A new promotion by Denny’s offers late-night discounts and other deals to college students.

The promotion, timed to coincide with final exams, is geared toward students in Austin, Texas, and Syracuse, N.Y., who attend colleges and universities near Denny’s branches. Initially, seven Denny’s in the Austin market and eight in Syracuse are participating in the promotion, which offers food discounts, free Wi-Fi access and a chance to win gift cards.

Expected to be expanded to many more markets, the promotional tack by the industry’s largest family-style chain is Denny’s strongest ever aimed at 18- to 24-year-olds. It represents the chain’s bid to counter moves by Wendy’s, White Castle, Taco Bell, McDonald’s and others aiming for increased late-night dining among young consumers.

Denny’s college-focused promotion grew out of a decision to “look at each daypart as a specific business and create marketing programs to target specific customers,” said Michael Polydoroff, director of sales promotions and licensing for the 1,545-unit chain.

Although Denny’s attracts a substantial share of young late-night diners, it’s aware of the potential erosion in business from quick-service chains and some casual-dining chains that have extended their business hours.

“But we also know that we laid claim to 24-hour business,” Polydoroff said, emphasizing the chain’s night-owl traditions.

Denny’s plans to expand the program in the fall to “probably 10 more markets,” he said. Such a move would increase the competition to snag college students, who spend nearly $17 billion a year—the bulk of their discretionary income—on food, according to the 2006 Alloy College Explorer Study by New York-based Alloy Media + Marketing.

“Denny’s in general as a value proposition makes a lot of sense for a college student’s lifestyle,” said Samantha Skey, Alloy’s senior vice president for strategic marketing.

More marketers are beginning to look at college students as a subsegment of the general market that requires separate marketing programs, Skey said.

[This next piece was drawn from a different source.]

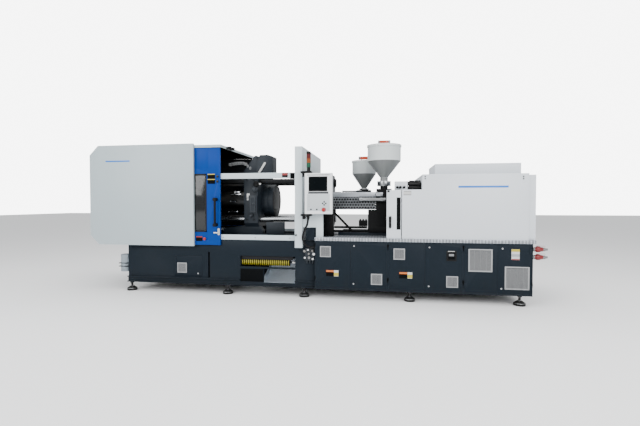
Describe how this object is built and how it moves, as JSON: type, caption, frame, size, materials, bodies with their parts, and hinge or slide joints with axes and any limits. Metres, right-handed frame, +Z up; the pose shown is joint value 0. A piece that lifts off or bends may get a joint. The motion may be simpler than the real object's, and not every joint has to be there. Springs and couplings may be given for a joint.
{
  "type": "injection moulding machine",
  "caption": "Horizontal two-component injection moulding machine with sliding safety doors, rotary mould table and twin hoppers.",
  "frame": {"origin": "on the floor, under the middle of the machine's box", "axes": "+X towards the injection end, +Y away from the operator, +Z up"},
  "size_m": [6.39, 1.7432, 2.2183],
  "materials": {
    "base_paint": "textured slate powder coat",
    "guard_paint": "light grey-white powder coat",
    "door_paint": "satin blue powder coat",
    "window": "tinted polycarbonate",
    "handle_paint": "dark satin enamel",
    "tread_plate": "rolled tread pattern",
    "zinc_sheet": "spangled zinc",
    "dark_casting": "dark enamel on cast iron",
    "ground_steel": "ground and hard plated",
    "white_lever": "white enamel",
    "foot_iron": "black iron",
    "lamp_plastic": "black housing with coloured lenses",
    "conduit_rubber": "corrugated black conduit",
    "pump_grey": "grey moulded tank",
    "nickel_valve": "nickel plated brass",
    "lever_red": "dipped red",
    "button_black": "black button",
    "button_red": "red mushroom head",
    "unit_black": "black enamel",
    "guard_mesh": "perforated stainless sheet",
    "hopper_steel": "brushed stainless",
    "roller_yellow": "yellow moulded ribs"
  },
  "bodies": {
    "machine": {"clamp_base": "base_paint", "injection_base": "base_paint", "levelling_feet": "foot_iron", "deck_plate": "tread_plate", "drop_chute": "zinc_sheet", "clamp_guards": "guard_paint", "door_rails": "guard_paint", "platen_guard": "guard_paint", "fixed_platen": "dark_casting", "tie_bars": "ground_steel", "rear_platen": "dark_casting", "clamp_cylinder": "dark_casting", "traverse_cylinders": "dark_casting", "panel_arms": "handle_paint", "stack_lamp": "lamp_plastic", "panel_conduit": "conduit_rubber", "injection_covers": "guard_paint", "grease_pump": "pump_grey", "valve_block": "nickel_valve", "water_valves": "nickel_valve"},
    "front_door": {"front_door": "door_paint", "front_door_window": "window", "front_door_handle": "handle_paint"},
    "door_key_upper": {"door_key_upper": "button_black"},
    "door_key_lower": {"door_key_lower": "button_black"},
    "door_stop_button": {"door_stop_button": "button_red"},
    "rear_door": {"rear_door": "door_paint"},
    "platen": {"moving_platen": "dark_casting", "table_bearing": "dark_casting", "clamp_ram": "ground_steel", "traverse_rods": "ground_steel"},
    "rotary_table": {"rotary_table": "dark_casting"},
    "safety_lever": {"safety_lever": "white_lever"},
    "panel": {"panel_case": "guard_paint"},
    "emergency_button": {"emergency_button": "button_red"},
    "clamp_access_door": {"clamp_access_door": "base_paint"},
    "injection_guard": {"injection_guard": "guard_paint"},
    "discharge_roller": {"discharge_roller": "roller_yellow"},
    "valve_lever_upper": {"valve_lever_upper": "lever_red"},
    "valve_lever_lower": {"valve_lever_lower": "lever_red"},
    "cabinet_door_1": {"cabinet_door_1": "base_paint"},
    "cabinet_door_2": {"cabinet_door_2": "base_paint"},
    "cabinet_door_3": {"cabinet_door_3": "base_paint"},
    "cabinet_door_4": {"cabinet_door_4": "base_paint"},
    "cabinet_door_5": {"cabinet_door_5": "base_paint"},
    "cabinet_door_6": {"cabinet_door_6": "base_paint"},
    "front_unit": {"front_carriage": "unit_black", "front_barrel": "ground_steel", "front_barrel_guard": "guard_mesh", "front_hopper": "hopper_steel"},
    "front_drive": {"front_drive": "unit_black"},
    "front_screw": {"front_screw": "ground_steel"},
    "front_hopper_lid": {"front_hopper_lid": "hopper_steel"},
    "rear_unit": {"rear_carriage": "unit_black", "rear_barrel": "ground_steel", "rear_barrel_guard": "guard_mesh", "rear_hopper": "hopper_steel"},
    "rear_drive": {"rear_drive": "unit_black"},
    "rear_screw": {"rear_screw": "ground_steel"},
    "rear_hopper_lid": {"rear_hopper_lid": "hopper_steel"}
  },
  "joints": [
    {"name": "front_door_slide", "type": "slide", "parent": "machine", "child": "front_door", "axis": [1, 0, 0], "range_m": [0, 1.1]},
    {"name": "rear_door_slide", "type": "slide", "parent": "machine", "child": "rear_door", "axis": [1, 0, 0], "range_m": [0, 1.1]},
    {"name": "platen_slide", "type": "slide", "parent": "machine", "child": "platen", "axis": [1, 0, 0], "range_m": [0, 0.33]},
    {"name": "table_turn", "type": "hinge", "parent": "platen", "child": "rotary_table", "pos_m": [-0.6067, 0.07165, 1.35], "axis": [1, 0, 0], "range_deg": [0, 180]},
    {"name": "safety_lever_swing", "type": "hinge", "parent": "platen", "child": "safety_lever", "pos_m": [-0.612, -0.25835, 1.912], "axis": [0, 1, 0], "range_deg": [0, 50]},
    {"name": "panel_swivel", "type": "hinge", "parent": "machine", "child": "panel", "pos_m": [0.158, -0.80835, 1.165], "axis": [0, 0, 1], "range_deg": [-60, 30]},
    {"name": "emergency_press", "type": "slide", "parent": "panel", "child": "emergency_button", "axis": [0, 1, 0], "range_m": [0, 0.005], "stiffness_N_per_m": 400},
    {"name": "door_key_upper_press", "type": "slide", "parent": "front_door", "child": "door_key_upper", "axis": [0, 1, 0], "range_m": [0, 0.005], "stiffness_N_per_m": 400},
    {"name": "door_key_lower_press", "type": "slide", "parent": "front_door", "child": "door_key_lower", "axis": [0, 1, 0], "range_m": [0, 0.005], "stiffness_N_per_m": 400},
    {"name": "door_stop_press", "type": "slide", "parent": "front_door", "child": "door_stop_button", "axis": [0, 1, 0], "range_m": [0, 0.005], "stiffness_N_per_m": 400},
    {"name": "cabinet_door_1_hinge", "type": "hinge", "parent": "machine", "child": "cabinet_door_1", "pos_m": [0.239, -0.73135, 0.155], "axis": [0, 0, -1], "range_deg": [0, 90]},
    {"name": "cabinet_door_2_hinge", "type": "hinge", "parent": "machine", "child": "cabinet_door_2", "pos_m": [1.212, -0.73135, 0.155], "axis": [0, 0, 1], "range_deg": [0, 90]},
    {"name": "cabinet_door_3_hinge", "type": "hinge", "parent": "machine", "child": "cabinet_door_3", "pos_m": [1.224, -0.73135, 0.155], "axis": [0, 0, -1], "range_deg": [0, 90]},
    {"name": "cabinet_door_4_hinge", "type": "hinge", "parent": "machine", "child": "cabinet_door_4", "pos_m": [2.168, -0.73135, 0.155], "axis": [0, 0, 1], "range_deg": [0, 90]},
    {"name": "cabinet_door_5_hinge", "type": "hinge", "parent": "machine", "child": "cabinet_door_5", "pos_m": [2.18, -0.73135, 0.155], "axis": [0, 0, -1], "range_deg": [0, 90]},
    {"name": "cabinet_door_6_hinge", "type": "hinge", "parent": "machine", "child": "cabinet_door_6", "pos_m": [3.001, -0.73135, 0.155], "axis": [0, 0, 1], "range_deg": [0, 90]},
    {"name": "clamp_access_hinge", "type": "hinge", "parent": "machine", "child": "clamp_access_door", "pos_m": [-1.885, -0.65135, 0.229], "axis": [0, 0, -1], "range_deg": [0, 90]},
    {"name": "injection_guard_slide", "type": "slide", "parent": "machine", "child": "injection_guard", "axis": [1, 0, 0], "range_m": [-0.45, 0]},
    {"name": "roller_spin", "type": "hinge", "parent": "machine", "child": "discharge_roller", "pos_m": [-0.863, -0.54835, 0.467], "axis": [1, 0, 0], "continuous": true},
    {"name": "valve_upper_turn", "type": "hinge", "parent": "machine", "child": "valve_lever_upper", "pos_m": [3.077, -0.66835, 0.748], "axis": [0, 0, 1], "range_deg": [-90, 0]},
    {"name": "valve_lower_turn", "type": "hinge", "parent": "machine", "child": "valve_lever_lower", "pos_m": [3.077, -0.66835, 0.649], "axis": [0, 0, 1], "range_deg": [-90, 0]},
    {"name": "front_unit_slide", "type": "slide", "parent": "machine", "child": "front_unit", "axis": [1, 0, 0], "range_m": [0, 0.115]},
    {"name": "front_drive_slide", "type": "slide", "parent": "front_unit", "child": "front_drive", "axis": [1, 0, 0], "range_m": [-0.15, 0]},
    {"name": "front_screw_spin", "type": "hinge", "parent": "front_drive", "child": "front_screw", "pos_m": [1.873, -0.17835, 1.35], "axis": [1, 0, 0], "continuous": true},
    {"name": "front_lid_hinge", "type": "hinge", "parent": "front_unit", "child": "front_hopper_lid", "pos_m": [1.163, 0.08365, 2.1353], "axis": [-1, 0, 0], "range_deg": [0, 100]},
    {"name": "rear_unit_slide", "type": "slide", "parent": "machine", "child": "rear_unit", "axis": [1, 0, 0], "range_m": [0, 0.115]},
    {"name": "rear_drive_slide", "type": "slide", "parent": "rear_unit", "child": "rear_drive", "axis": [1, 0, 0], "range_m": [-0.15, 0]},
    {"name": "rear_screw_spin", "type": "hinge", "parent": "rear_drive", "child": "rear_screw", "pos_m": [1.559, 0.32165, 1.35], "axis": [1, 0, 0], "continuous": true},
    {"name": "rear_lid_hinge", "type": "hinge", "parent": "rear_unit", "child": "rear_hopper_lid", "pos_m": [0.849, 0.53265, 1.9673], "axis": [-1, 0, 0], "range_deg": [0, 100]}
  ]
}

Rival family-dining operator IHOP advertised on the social-network website Facebook.com late last year and is evaluating the results of the effort, said Patrick Lenow, the chain’s director of communications.

IHOP restaurants in college towns target students with ads in college newspapers and “do very strong business” among students, he said.

The college student market is seen as so lucrative that even such small chains as 14-unit Toppers Pizza, based in Whitewater, Wis., are going after that crowd. Toppers launched what it called a “radical repositioning” last year and now targets college students exclusively.